There is plenty of chatter around at the moment about the developing EU Taxonomy, including from us: you can read our latest blog piece on what the EU Taxonomy might mean for aviation here.

Why are we all talking about this? In a sense, anything which makes sustainability a standard factor in risk management and investment decisions must be worthwhile. But it is also worth considering the problems we might be generating for ourselves in implementing this, in hopes of mitigating these before they arise.

For example, with the UK already planning its own taxonomy for the UK market, it’s possible these systems of definitions will proliferate across regions and result in more confusion rather than progress. If an activity is considered ‘sustainable’ in Europe, but must be performed differently in the UK to be ‘sustainable’ and isn’t considered ‘sustainable’ at all in other jurisdictions, will companies and investors working across borders find compliance too difficult to pursue?
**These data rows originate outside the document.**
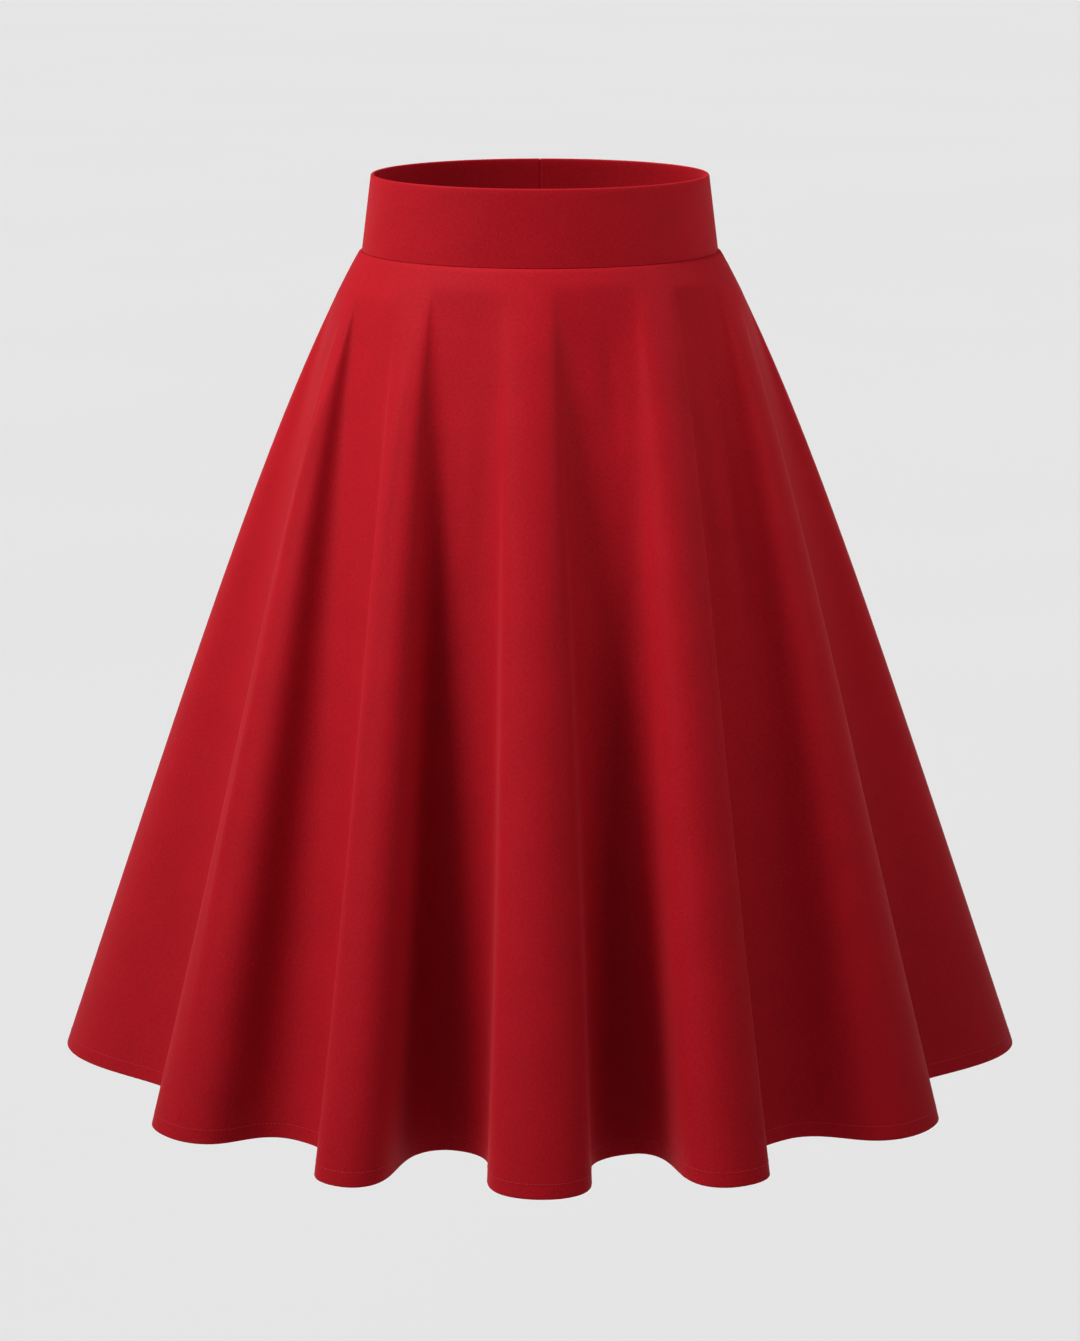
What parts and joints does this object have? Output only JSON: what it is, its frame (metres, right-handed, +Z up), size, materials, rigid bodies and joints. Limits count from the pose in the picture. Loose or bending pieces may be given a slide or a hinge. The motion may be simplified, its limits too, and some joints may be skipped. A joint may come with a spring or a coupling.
{
  "type": "flared a-line skirt",
  "caption": "Flared knee-length skirt with a wide high waistband, in the open hollow form it has when worn, with deep soft folds and a level turned-up hem.",
  "frame": {"origin": "middle of the waistband's top edge, where the wearer's waist holds the skirt up", "axes": "+Z up out of the waist, -Y towards the front, +X towards the wearer's left side"},
  "size_m": [0.7292, 0.6698, 0.6701],
  "materials": {
    "red_crepe": "matt stretch crepe with a fine close grain and a faint sheen at grazing angles"
  },
  "bodies": {
    "root": {"waistband": "red_crepe", "skirt_front": "red_crepe", "skirt_back": "red_crepe"}
  },
  "joints": []
}
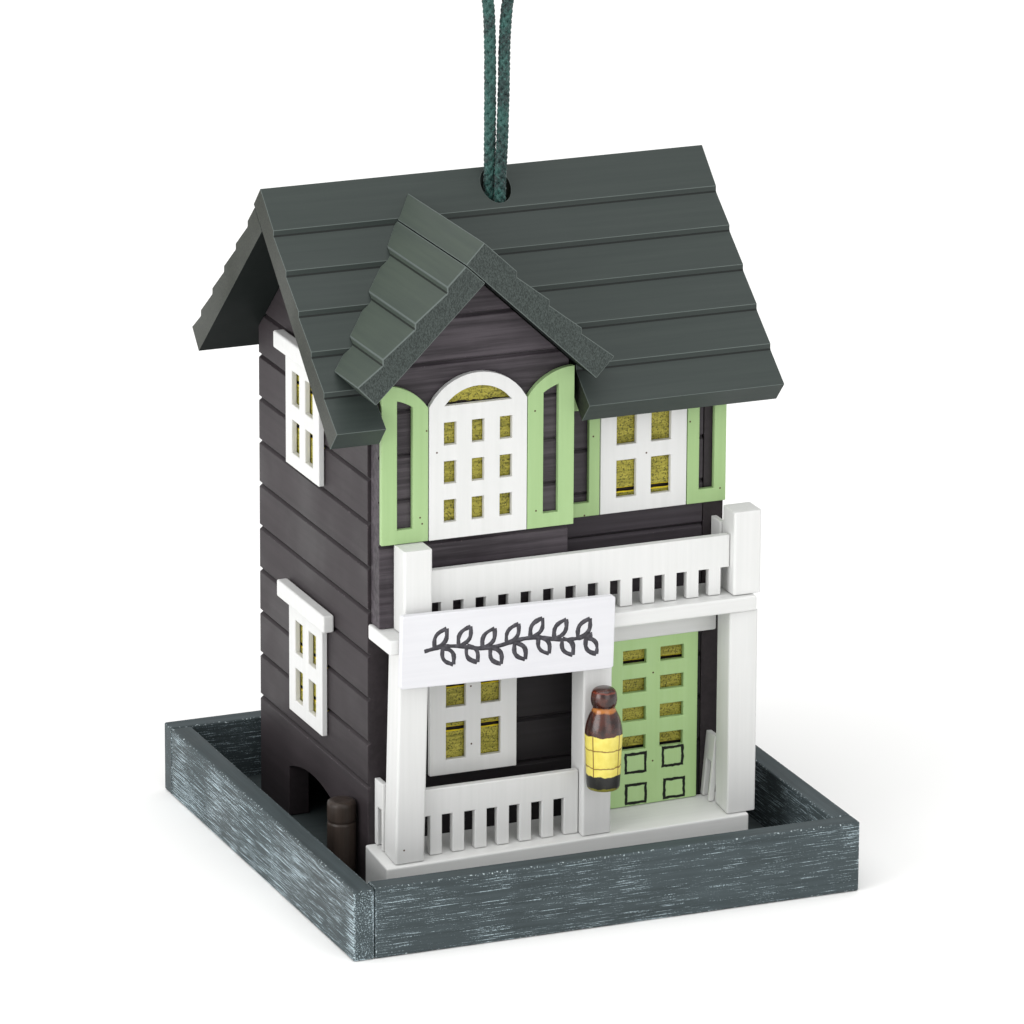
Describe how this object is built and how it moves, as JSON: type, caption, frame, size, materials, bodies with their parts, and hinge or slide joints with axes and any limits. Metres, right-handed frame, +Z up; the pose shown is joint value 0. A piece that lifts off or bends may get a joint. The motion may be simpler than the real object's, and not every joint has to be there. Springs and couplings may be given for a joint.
{
  "type": "hanging house-shaped bird feeder",
  "caption": "Hanging wooden bird feeder shaped like a gabled two-storey house with a porch, balcony and dormer, standing in a square seed tray, with a roof that lifts on its rope.",
  "frame": {"origin": "middle of the tray's flat underside", "axes": "+Z up along the hanging rope, -Y is the front with the porch and the dormer, +X to the right of someone facing the front"},
  "size_m": [0.2, 0.2, 0.3646],
  "materials": {
    "roof_paint": "satin dark grey-green paint on grooved board, rubbed at the edges",
    "dormer_paint": "satin grey-green paint",
    "wall_stain": "matt dark brown-violet stain with the grain showing",
    "white_paint": "satin white paint",
    "pale_green_paint": "satin pale green paint",
    "green_paint": "satin green paint",
    "door_paint": "satin leaf green paint",
    "tray_paint": "satin slate grey paint, scuffed",
    "bare_wood": "bare sawn softwood",
    "dark_wood": "glossy dark brown paint",
    "lantern_paint": "glossy brown, black and yellow paint",
    "rope_fibre": "braided cord"
  },
  "bodies": {
    "house": {"balcony_floor": "white_paint", "balcony_post_left": "white_paint", "balcony_post_right": "white_paint", "balcony_railing_front": "white_paint", "balcony_railing_right": "white_paint", "barrel": "dark_wood", "bay_front": "wall_stain", "door": "door_paint", "door_header": "white_paint", "hanging_rope": "rope_fibre", "lantern": "lantern_paint", "lintel_left_lower": "white_paint", "lintel_left_upper": "white_paint", "lintel_right_lower": "white_paint", "lintel_right_upper": "white_paint", "porch_base": "white_paint", "porch_post_left": "white_paint", "porch_post_middle": "white_paint", "porch_post_right": "white_paint", "porch_railing_front": "white_paint", "porch_railing_left": "white_paint", "porch_railing_right": "white_paint", "rope_bar": "bare_wood", "rope_knot_left": "rope_fibre", "rope_knot_right": "rope_fibre", "shutter_bay_left": "pale_green_paint", "shutter_bay_right": "pale_green_paint", "shutter_upper_left": "green_paint", "shutter_upper_right": "green_paint", "sign_board": "white_paint", "tray_board_back": "tray_paint", "tray_board_front": "tray_paint", "tray_board_left": "tray_paint", "tray_board_right": "tray_paint", "tray_floor": "tray_paint", "wall_back": "wall_stain", "wall_front": "wall_stain", "wall_left": "wall_stain", "wall_right": "wall_stain", "window_arched": "white_paint", "window_left_lower": "white_paint", "window_left_upper": "white_paint", "window_porch": "white_paint", "window_right_lower": "white_paint", "window_right_upper": "white_paint", "window_upper_right": "white_paint"},
    "roof": {"roof_front": "roof_paint", "roof_back": "roof_paint", "dormer_left": "dormer_paint", "dormer_right": "dormer_paint"}
  },
  "joints": [
    {"name": "roof_lift", "type": "slide", "parent": "house", "child": "roof", "axis": [0, 0, 1], "range_m": [0, 0.05]}
  ]
}
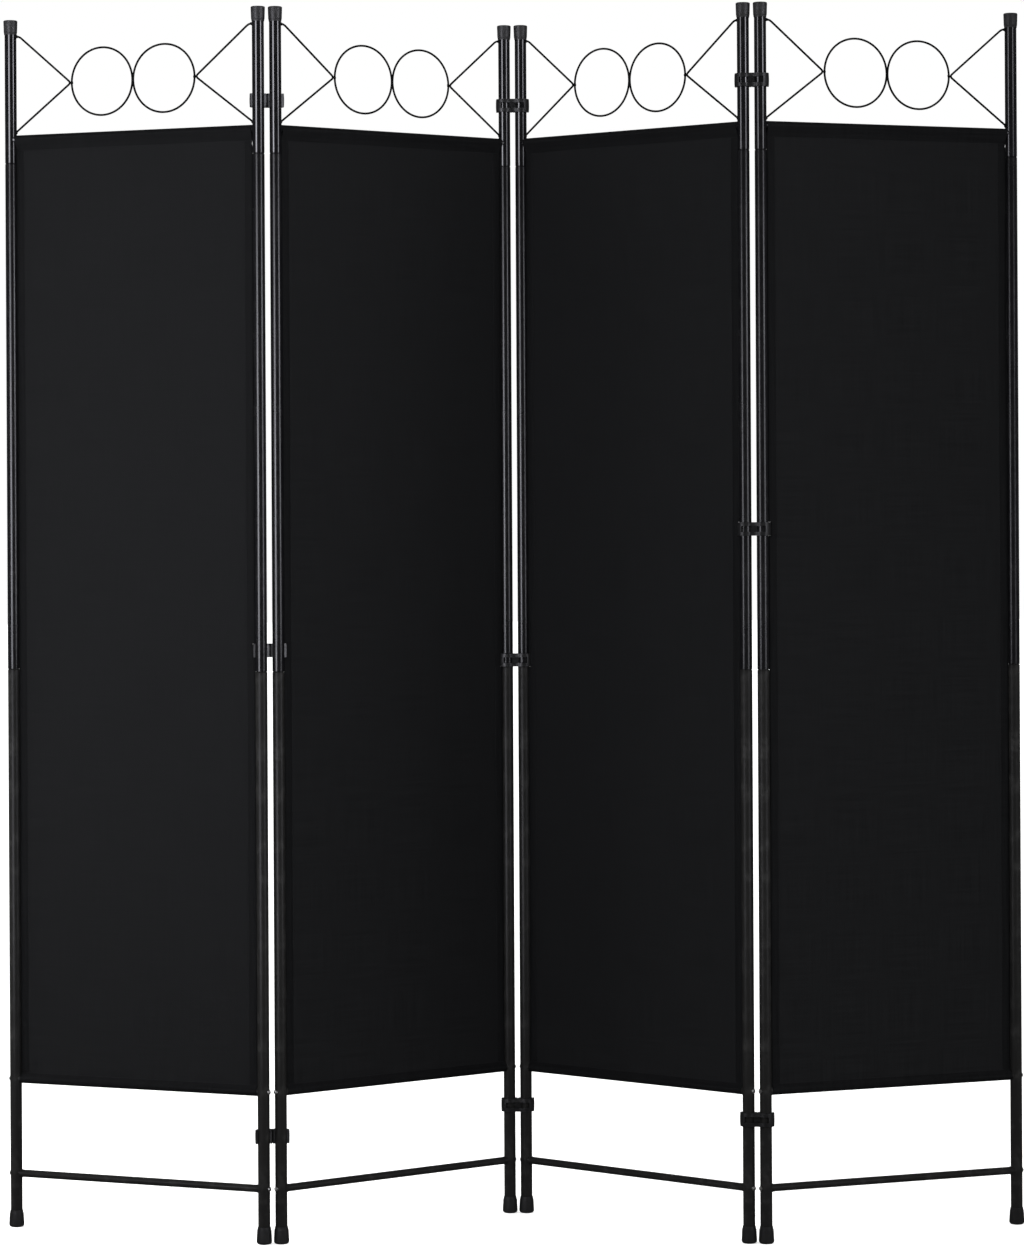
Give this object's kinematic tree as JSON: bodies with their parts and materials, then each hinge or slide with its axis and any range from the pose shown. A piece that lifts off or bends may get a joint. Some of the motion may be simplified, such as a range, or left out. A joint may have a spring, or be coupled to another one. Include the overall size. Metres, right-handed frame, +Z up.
{
  "type": "folding room divider screen",
  "caption": "Folding room divider: hinged panels of round steel poles with fabric sheets, ring and wire ornaments above, double clips between the poles, plastic caps and feet.",
  "frame": {"origin": "on the floor, under the middle of the bounding box", "axes": "+Z up; +X along the width of the screen, left to right seen from the front; the front is -Y"},
  "size_m": [1.5118, 0.2748, 1.8],
  "materials": {
    "black_paint": "gloss black enamel on steel",
    "cap_plastic": "satin moulded black plastic",
    "clip_plastic": "semi-gloss moulded black plastic",
    "fabric": "plain-woven black polyester",
    "zinc": "bright zinc-plated screw heads"
  },
  "bodies": {
    "panel_2": {"panel_2_top_frame": "black_paint", "panel_2_hem_bar": "black_paint", "panel_2_crossbar": "black_paint", "panel_2_fabric": "fabric", "panel_2_left_middle_tube": "black_paint", "panel_2_left_bottom_tube": "black_paint", "panel_2_left_cap": "cap_plastic", "panel_2_left_foot": "cap_plastic", "panel_2_right_middle_tube": "black_paint", "panel_2_right_bottom_tube": "black_paint", "panel_2_right_cap": "cap_plastic", "panel_2_right_foot": "cap_plastic"},
    "clips_12": {"clip_12_top": "clip_plastic", "clip_12_middle": "clip_plastic", "clip_12_bottom": "clip_plastic"},
    "panel_1": {"panel_1_top_frame": "black_paint", "panel_1_hem_bar": "black_paint", "panel_1_crossbar": "black_paint", "panel_1_fabric": "fabric", "panel_1_left_middle_tube": "black_paint", "panel_1_left_bottom_tube": "black_paint", "panel_1_left_cap": "cap_plastic", "panel_1_left_foot": "cap_plastic", "panel_1_right_middle_tube": "black_paint", "panel_1_right_bottom_tube": "black_paint", "panel_1_right_cap": "cap_plastic", "panel_1_right_foot": "cap_plastic"},
    "clips_23": {"clip_23_top": "clip_plastic", "clip_23_middle": "clip_plastic", "clip_23_bottom": "clip_plastic"},
    "panel_3": {"panel_3_top_frame": "black_paint", "panel_3_hem_bar": "black_paint", "panel_3_crossbar": "black_paint", "panel_3_fabric": "fabric", "panel_3_left_middle_tube": "black_paint", "panel_3_left_bottom_tube": "black_paint", "panel_3_left_cap": "cap_plastic", "panel_3_left_foot": "cap_plastic", "panel_3_right_middle_tube": "black_paint", "panel_3_right_bottom_tube": "black_paint", "panel_3_right_cap": "cap_plastic", "panel_3_right_foot": "cap_plastic"},
    "clips_34": {"clip_34_top": "clip_plastic", "clip_34_middle": "clip_plastic", "clip_34_bottom": "clip_plastic"},
    "panel_4": {"panel_4_top_frame": "black_paint", "panel_4_hem_bar": "black_paint", "panel_4_crossbar": "black_paint", "panel_4_fabric": "fabric", "panel_4_left_middle_tube": "black_paint", "panel_4_left_bottom_tube": "black_paint", "panel_4_left_cap": "cap_plastic", "panel_4_left_foot": "cap_plastic", "panel_4_right_middle_tube": "black_paint", "panel_4_right_bottom_tube": "black_paint", "panel_4_right_cap": "cap_plastic", "panel_4_right_foot": "cap_plastic"}
  },
  "joints": [
    {"name": "clips_12_on_panel_2", "type": "hinge", "parent": "panel_2", "child": "clips_12", "pos_m": [-0.34101, -0.10662, 0.9], "axis": [0, 0, -1], "range_deg": [-118, 62]},
    {"name": "panel_1_in_clips_12", "type": "hinge", "parent": "clips_12", "child": "panel_1", "pos_m": [-0.36582, -0.10967, 0.9], "axis": [0, 0, -1], "range_deg": [-118, 62]},
    {"name": "clips_23_on_panel_2", "type": "hinge", "parent": "panel_2", "child": "clips_23", "pos_m": [-0.00843, 0.12625, 0.9], "axis": [0, 0, -1], "range_deg": [-126.25, 53.75]},
    {"name": "panel_3_in_clips_23", "type": "hinge", "parent": "clips_23", "child": "panel_3", "pos_m": [0.01656, 0.12571, 0.9], "axis": [0, 0, -1], "range_deg": [-126.25, 53.75]},
    {"name": "clips_34_on_panel_3", "type": "hinge", "parent": "panel_3", "child": "clips_34", "pos_m": [0.33866, -0.12145, 0.9], "axis": [0, 0, 1], "range_deg": [-118.75, 61.25]},
    {"name": "panel_4_in_clips_34", "type": "hinge", "parent": "clips_34", "child": "panel_4", "pos_m": [0.36337, -0.12525, 0.9], "axis": [0, 0, 1], "range_deg": [-118.75, 61.25]}
  ]
}
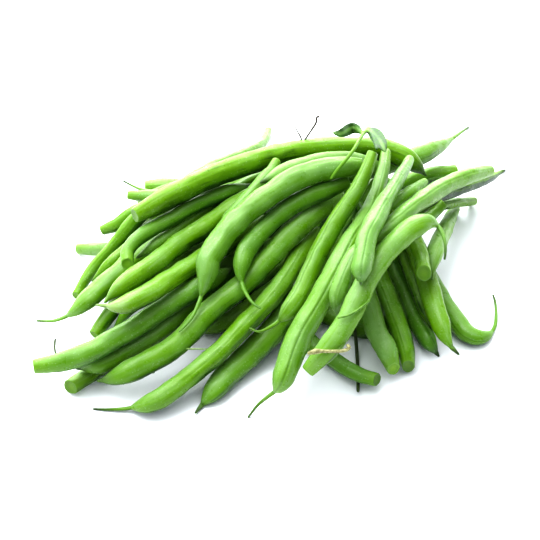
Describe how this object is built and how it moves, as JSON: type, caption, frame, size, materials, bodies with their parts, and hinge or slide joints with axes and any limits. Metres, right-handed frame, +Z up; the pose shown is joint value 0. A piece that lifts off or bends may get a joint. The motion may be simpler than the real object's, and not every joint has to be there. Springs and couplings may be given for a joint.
{
  "type": "green bean bundle",
  "caption": "Loose heap of fresh green bean pods with cut stem ends and thin curved tails, lying across each other, with a small leafy sprig on top.",
  "frame": {"origin": "Centre of the bottom of the heap's box, on the surface it lies on.", "axes": "+X to the right along the heap's longest side, -Y is the front that faces the viewer, +Z up."},
  "size_m": [0.2132, 0.1748, 0.0698],
  "materials": {
    "pod": "fresh green pod skin with a soft waxy shine",
    "pod_pale": "paler yellow-green pod skin with a soft waxy shine",
    "pod_dark": "darker green pod skin with a soft shine",
    "leaf": "small wilted green leaf, matt",
    "dry_stalk": "dry yellowish stalk, matt",
    "dark_stalk": "thin dark green-brown stalk, matt"
  },
  "bodies": {
    "root": {"pod_core_floor_back": "pod", "pod_core_floor_middle": "pod", "pod_core_floor_front": "pod", "pod_core_upper_back": "pod", "stalk_dark": "dark_stalk", "stalk_thin": "dark_stalk", "pod_under_1": "pod_dark", "pod_under_2": "pod_dark", "pod_under_3": "pod_dark", "pod_back_1": "pod_pale", "pod_back_2": "pod", "pod_back_3": "pod", "pod_back_4": "pod", "pod_top_2": "pod", "pod_top_3": "pod", "pod_left_1": "pod", "pod_left_2": "pod", "pod_left_3": "pod", "pod_left_4": "pod", "pod_left_5": "pod", "pod_right_1": "pod", "pod_right_2": "pod", "pod_right_3": "pod_dark", "pod_right_4": "pod", "pod_right_5": "pod_dark", "pod_right_6": "pod", "pod_right_7": "pod", "pod_right_8": "pod", "pod_right_9": "pod_pale", "pod_right_10": "pod_dark", "pod_right_11": "pod_dark", "pod_upper_1": "pod", "pod_upper_2": "pod", "pod_right_12": "pod", "pod_right_13": "pod", "pod_front_1": "pod", "pod_front_2": "pod", "pod_front_3": "pod", "pod_top_4": "pod", "pod_left_6": "pod", "pod_left_8": "pod", "pod_left_7": "pod", "pod_top_1": "pod", "pod_left_9": "pod", "pod_left_10": "pod", "pod_left_11": "pod", "pod_left_12": "pod", "pod_left_13": "pod", "pod_middle_1": "pod", "pod_middle_2": "pod_pale", "pod_middle_3": "pod", "pod_middle_4": "pod", "pod_middle_5": "pod", "pod_middle_6": "pod", "pod_middle_8": "pod", "pod_middle_7": "pod", "pod_middle_9": "pod_pale", "stalk_dry": "dry_stalk", "stalk_curl": "pod", "sprig": "leaf"}
  },
  "joints": []
}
If that’s the case, much of the incentive of green investment disappears. A taxonomy would need to be global rather than regional to avoid this – and, in the words of this article, ‘politically sustainable’. Given the diverse range of economies, preferred power sources and available alternatives in the EU alone, this is a massive task.

It is also worth noting that the EU Taxonomy has now been years in the development, and there are many sectors (such as aviation) that remain without formal technical screening criteria. If investors wait to deploy their capital in approved ‘sustainable’ initiatives, we risk letting the perfect be the enemy of the good – that is, critical transition projects might be passed over while investors wait for the golden ‘green’ projects, and valuable opportunities (and time) to begin moving the dial on emissions will be lost.

After all, as this FT article notes, ‘The world has taken so long to develop adequate green financing and emissions reduction policies that it is running out of time.’

The EU has calculated that to meet its goal to become the world’s first climate-neutral bloc by 2050, it will need €1tn of sustainable investment over the next decade. This cannot come from the public sector alone. Private investors must be involved, but to do that they need to know where to put their money, and what greenwashing dodges to avoid. Enter the clunkily-titled EU taxonomy, a list of activities deemed to be environmentally sustainable. The European Commission has spent more than three years working on this classification system, prompting heated controversy throughout.